PROVIDED INFORMATION:

-*-

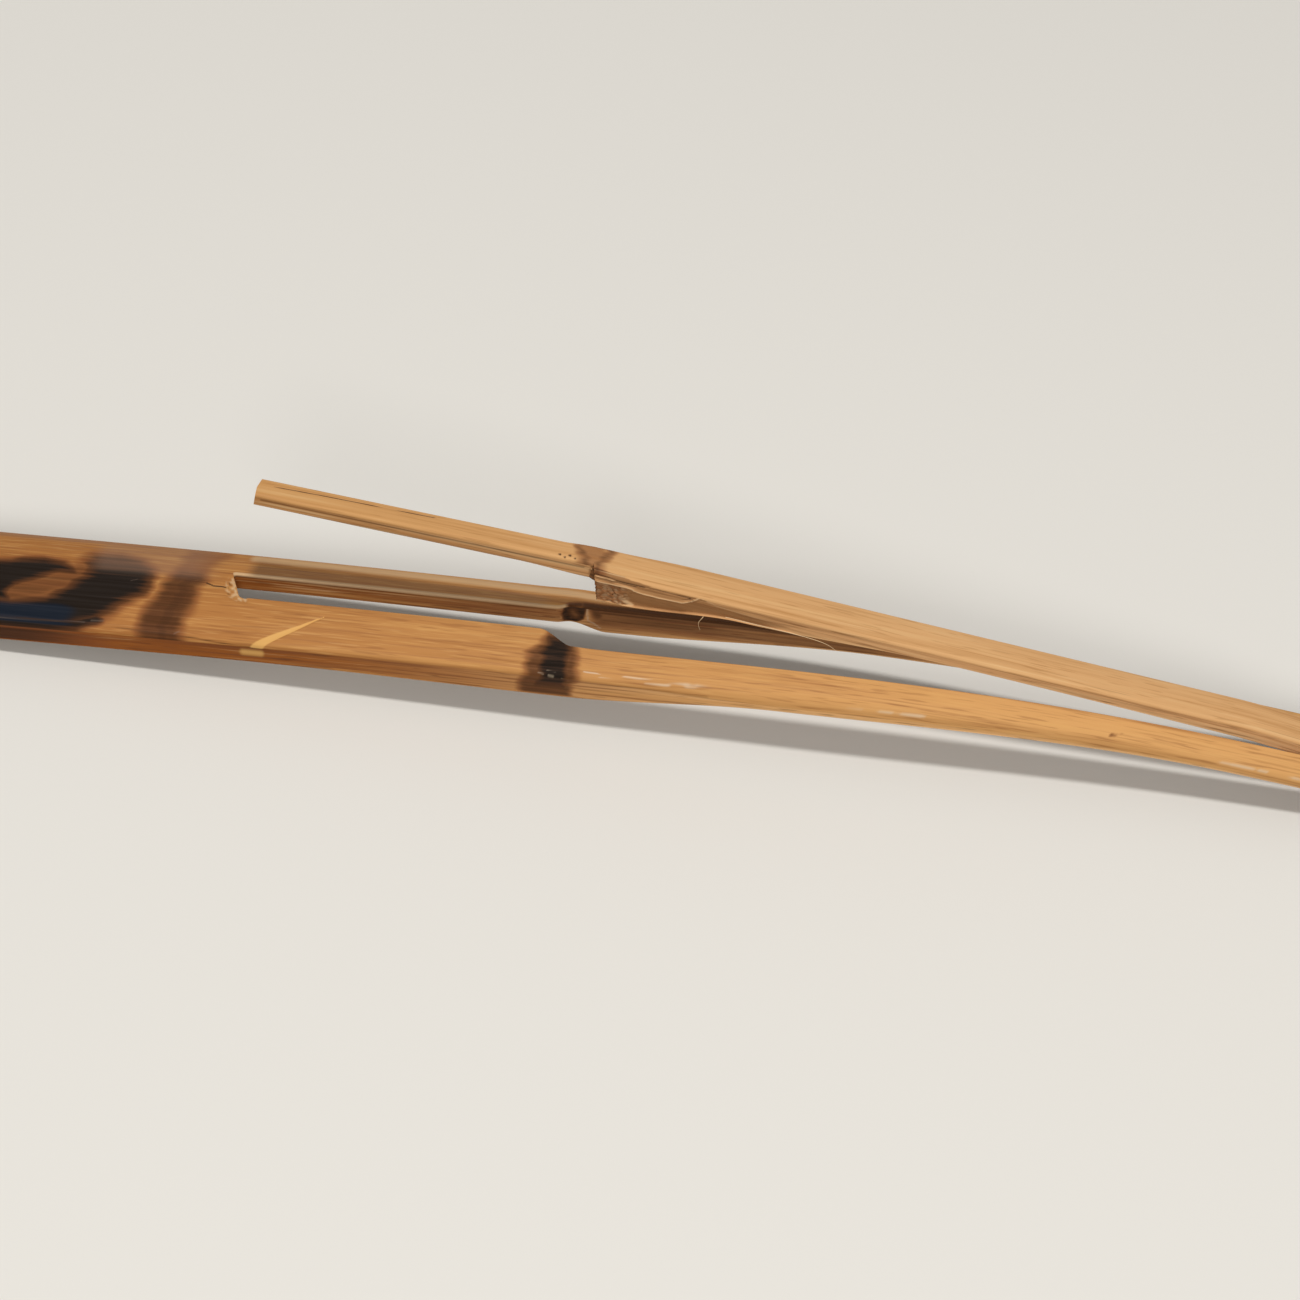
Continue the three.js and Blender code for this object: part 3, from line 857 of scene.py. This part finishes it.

-*-

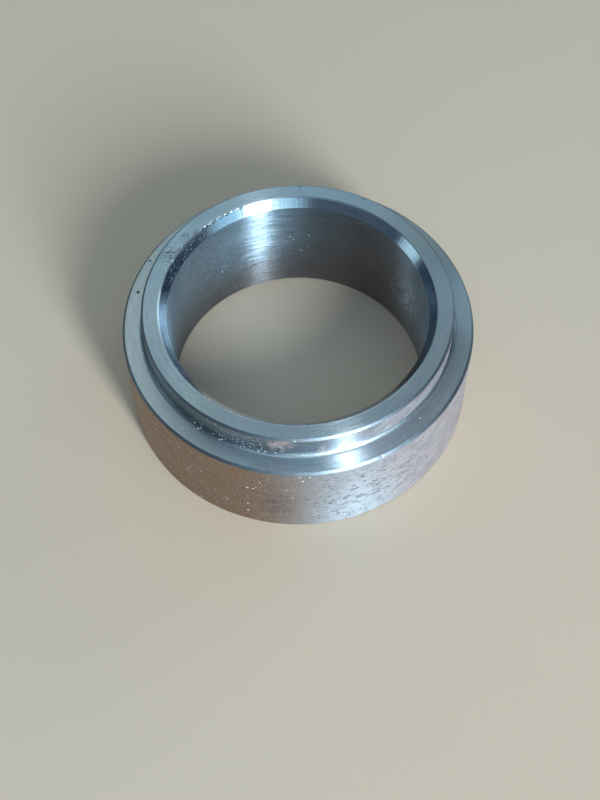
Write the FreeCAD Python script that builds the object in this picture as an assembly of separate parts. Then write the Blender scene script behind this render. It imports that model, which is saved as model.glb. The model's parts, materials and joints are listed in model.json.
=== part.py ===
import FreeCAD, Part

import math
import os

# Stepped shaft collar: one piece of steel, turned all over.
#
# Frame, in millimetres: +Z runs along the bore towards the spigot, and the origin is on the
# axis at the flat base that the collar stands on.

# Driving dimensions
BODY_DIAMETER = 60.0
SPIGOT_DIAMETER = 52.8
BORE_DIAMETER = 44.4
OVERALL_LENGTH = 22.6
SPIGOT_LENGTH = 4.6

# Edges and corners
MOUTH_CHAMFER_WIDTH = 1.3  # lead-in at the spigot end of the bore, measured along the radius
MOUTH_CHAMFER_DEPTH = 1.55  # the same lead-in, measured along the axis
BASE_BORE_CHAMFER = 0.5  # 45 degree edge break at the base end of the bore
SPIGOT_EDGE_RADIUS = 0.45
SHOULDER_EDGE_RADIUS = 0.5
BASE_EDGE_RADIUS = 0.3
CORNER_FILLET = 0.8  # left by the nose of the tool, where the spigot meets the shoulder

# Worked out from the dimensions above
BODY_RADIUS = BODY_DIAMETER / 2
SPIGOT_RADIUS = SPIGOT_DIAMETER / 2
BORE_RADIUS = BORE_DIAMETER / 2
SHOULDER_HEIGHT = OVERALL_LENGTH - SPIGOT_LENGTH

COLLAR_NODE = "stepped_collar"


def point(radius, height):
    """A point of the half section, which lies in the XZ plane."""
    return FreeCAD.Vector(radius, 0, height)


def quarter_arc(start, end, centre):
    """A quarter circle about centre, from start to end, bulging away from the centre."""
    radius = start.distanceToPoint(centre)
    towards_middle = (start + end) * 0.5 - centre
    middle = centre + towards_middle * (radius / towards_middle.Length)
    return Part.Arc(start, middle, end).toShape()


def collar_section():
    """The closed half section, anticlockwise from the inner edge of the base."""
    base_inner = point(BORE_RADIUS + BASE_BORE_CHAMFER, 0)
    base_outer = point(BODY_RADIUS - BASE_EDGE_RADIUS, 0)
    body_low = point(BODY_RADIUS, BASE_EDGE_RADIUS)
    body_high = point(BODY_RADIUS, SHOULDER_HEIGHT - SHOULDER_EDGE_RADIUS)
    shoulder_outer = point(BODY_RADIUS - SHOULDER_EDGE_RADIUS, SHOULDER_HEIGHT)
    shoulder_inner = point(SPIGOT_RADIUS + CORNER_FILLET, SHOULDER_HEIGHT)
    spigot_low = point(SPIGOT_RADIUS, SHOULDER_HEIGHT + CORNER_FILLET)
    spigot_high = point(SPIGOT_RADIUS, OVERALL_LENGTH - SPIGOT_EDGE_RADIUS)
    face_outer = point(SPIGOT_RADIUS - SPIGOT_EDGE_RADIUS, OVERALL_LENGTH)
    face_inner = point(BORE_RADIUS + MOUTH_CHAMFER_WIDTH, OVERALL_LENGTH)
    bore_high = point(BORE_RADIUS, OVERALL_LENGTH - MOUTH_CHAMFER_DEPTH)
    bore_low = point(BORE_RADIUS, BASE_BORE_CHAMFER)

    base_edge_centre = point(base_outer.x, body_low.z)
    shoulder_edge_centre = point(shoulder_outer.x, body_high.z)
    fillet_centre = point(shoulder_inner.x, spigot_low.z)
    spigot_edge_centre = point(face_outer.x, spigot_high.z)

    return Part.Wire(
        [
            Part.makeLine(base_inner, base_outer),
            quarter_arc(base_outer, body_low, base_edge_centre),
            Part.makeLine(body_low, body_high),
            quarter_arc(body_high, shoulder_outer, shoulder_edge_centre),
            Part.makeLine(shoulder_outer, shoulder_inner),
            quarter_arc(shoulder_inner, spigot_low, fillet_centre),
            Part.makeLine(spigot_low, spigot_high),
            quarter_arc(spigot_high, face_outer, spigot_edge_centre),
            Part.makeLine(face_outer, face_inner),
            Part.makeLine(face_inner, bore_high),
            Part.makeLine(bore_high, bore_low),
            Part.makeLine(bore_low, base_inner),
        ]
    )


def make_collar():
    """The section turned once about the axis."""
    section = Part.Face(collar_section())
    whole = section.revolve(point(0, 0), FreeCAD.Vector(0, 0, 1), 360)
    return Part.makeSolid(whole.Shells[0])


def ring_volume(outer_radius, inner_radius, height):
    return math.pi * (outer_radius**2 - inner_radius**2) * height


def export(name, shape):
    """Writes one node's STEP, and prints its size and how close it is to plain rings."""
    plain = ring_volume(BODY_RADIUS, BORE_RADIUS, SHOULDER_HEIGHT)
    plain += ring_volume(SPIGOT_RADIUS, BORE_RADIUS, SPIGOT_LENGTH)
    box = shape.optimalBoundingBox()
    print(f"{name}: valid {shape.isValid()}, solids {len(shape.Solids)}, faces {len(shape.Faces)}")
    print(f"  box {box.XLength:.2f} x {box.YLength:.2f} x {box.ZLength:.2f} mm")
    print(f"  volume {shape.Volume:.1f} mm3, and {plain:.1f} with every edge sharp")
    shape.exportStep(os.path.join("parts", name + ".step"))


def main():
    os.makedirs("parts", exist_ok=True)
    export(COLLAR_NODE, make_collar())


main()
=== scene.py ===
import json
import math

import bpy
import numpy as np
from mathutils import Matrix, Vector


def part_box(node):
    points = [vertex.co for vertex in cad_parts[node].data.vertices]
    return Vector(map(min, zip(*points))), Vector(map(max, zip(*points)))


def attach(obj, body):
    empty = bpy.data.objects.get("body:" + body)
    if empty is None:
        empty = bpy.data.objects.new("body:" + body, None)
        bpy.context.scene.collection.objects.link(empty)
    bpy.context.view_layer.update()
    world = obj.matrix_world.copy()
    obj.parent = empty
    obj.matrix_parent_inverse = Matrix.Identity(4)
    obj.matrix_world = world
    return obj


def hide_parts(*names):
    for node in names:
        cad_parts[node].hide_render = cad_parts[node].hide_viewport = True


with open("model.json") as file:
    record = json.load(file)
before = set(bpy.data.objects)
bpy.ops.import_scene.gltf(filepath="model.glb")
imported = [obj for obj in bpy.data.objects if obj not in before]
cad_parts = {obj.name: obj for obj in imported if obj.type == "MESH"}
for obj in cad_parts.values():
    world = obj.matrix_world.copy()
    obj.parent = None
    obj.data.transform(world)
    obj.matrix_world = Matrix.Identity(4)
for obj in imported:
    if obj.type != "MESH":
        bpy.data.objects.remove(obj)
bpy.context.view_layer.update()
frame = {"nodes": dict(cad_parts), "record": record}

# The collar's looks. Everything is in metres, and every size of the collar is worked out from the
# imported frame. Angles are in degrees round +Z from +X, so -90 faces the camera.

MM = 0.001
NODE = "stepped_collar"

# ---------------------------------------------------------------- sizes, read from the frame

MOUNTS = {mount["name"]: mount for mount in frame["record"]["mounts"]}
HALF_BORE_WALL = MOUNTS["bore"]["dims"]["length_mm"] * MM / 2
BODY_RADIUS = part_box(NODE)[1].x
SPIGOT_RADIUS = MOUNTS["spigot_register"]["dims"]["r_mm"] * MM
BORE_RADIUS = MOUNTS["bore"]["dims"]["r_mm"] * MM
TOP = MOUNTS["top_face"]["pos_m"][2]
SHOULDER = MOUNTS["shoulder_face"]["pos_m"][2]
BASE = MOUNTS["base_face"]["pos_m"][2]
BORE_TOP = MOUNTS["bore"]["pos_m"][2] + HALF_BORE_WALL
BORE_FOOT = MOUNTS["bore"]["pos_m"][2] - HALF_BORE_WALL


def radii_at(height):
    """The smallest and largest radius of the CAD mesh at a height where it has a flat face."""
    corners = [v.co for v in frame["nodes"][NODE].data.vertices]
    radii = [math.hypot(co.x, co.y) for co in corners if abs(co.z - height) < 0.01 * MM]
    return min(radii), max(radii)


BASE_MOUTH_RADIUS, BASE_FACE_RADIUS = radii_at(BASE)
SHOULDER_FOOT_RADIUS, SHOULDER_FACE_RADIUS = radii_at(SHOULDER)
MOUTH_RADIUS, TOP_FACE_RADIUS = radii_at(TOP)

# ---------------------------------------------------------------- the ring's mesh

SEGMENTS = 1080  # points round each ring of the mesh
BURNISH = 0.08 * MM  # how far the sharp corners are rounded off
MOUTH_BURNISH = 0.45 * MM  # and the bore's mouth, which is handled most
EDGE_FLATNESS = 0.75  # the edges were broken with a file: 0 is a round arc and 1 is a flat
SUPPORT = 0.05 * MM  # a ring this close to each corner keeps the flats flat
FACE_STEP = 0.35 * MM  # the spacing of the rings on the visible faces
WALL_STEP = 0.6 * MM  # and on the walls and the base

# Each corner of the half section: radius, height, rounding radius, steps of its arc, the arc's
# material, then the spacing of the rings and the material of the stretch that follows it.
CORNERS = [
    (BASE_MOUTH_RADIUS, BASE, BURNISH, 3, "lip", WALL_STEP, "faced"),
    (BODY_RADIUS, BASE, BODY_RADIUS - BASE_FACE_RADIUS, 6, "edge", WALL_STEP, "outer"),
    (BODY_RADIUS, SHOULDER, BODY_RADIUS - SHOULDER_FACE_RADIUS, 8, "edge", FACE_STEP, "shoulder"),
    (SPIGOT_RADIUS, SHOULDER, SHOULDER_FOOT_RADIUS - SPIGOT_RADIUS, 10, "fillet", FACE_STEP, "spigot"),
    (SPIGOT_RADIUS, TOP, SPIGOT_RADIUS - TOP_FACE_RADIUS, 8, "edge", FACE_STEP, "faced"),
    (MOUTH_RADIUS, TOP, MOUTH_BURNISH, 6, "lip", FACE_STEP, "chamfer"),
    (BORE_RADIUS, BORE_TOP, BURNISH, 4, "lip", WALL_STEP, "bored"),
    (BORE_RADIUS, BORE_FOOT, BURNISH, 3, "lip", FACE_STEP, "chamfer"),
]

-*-

PROBLEM TO SOLVE:
Among the records above, extract exactly the lines from the line with "with every edge" to the line with "obj.parent = empty", both lines included, and leave out the rest.

TASK RESULT:
    print(f"  volume {shape.Volume:.1f} mm3, and {plain:.1f} with every edge sharp")
    shape.exportStep(os.path.join("parts", name + ".step"))


def main():
    os.makedirs("parts", exist_ok=True)
    export(COLLAR_NODE, make_collar())


main()
=== scene.py ===
import json
import math

import bpy
import numpy as np
from mathutils import Matrix, Vector


def part_box(node):
    points = [vertex.co for vertex in cad_parts[node].data.vertices]
    return Vector(map(min, zip(*points))), Vector(map(max, zip(*points)))


def attach(obj, body):
    empty = bpy.data.objects.get("body:" + body)
    if empty is None:
        empty = bpy.data.objects.new("body:" + body, None)
        bpy.context.scene.collection.objects.link(empty)
    bpy.context.view_layer.update()
    world = obj.matrix_world.copy()
    obj.parent = empty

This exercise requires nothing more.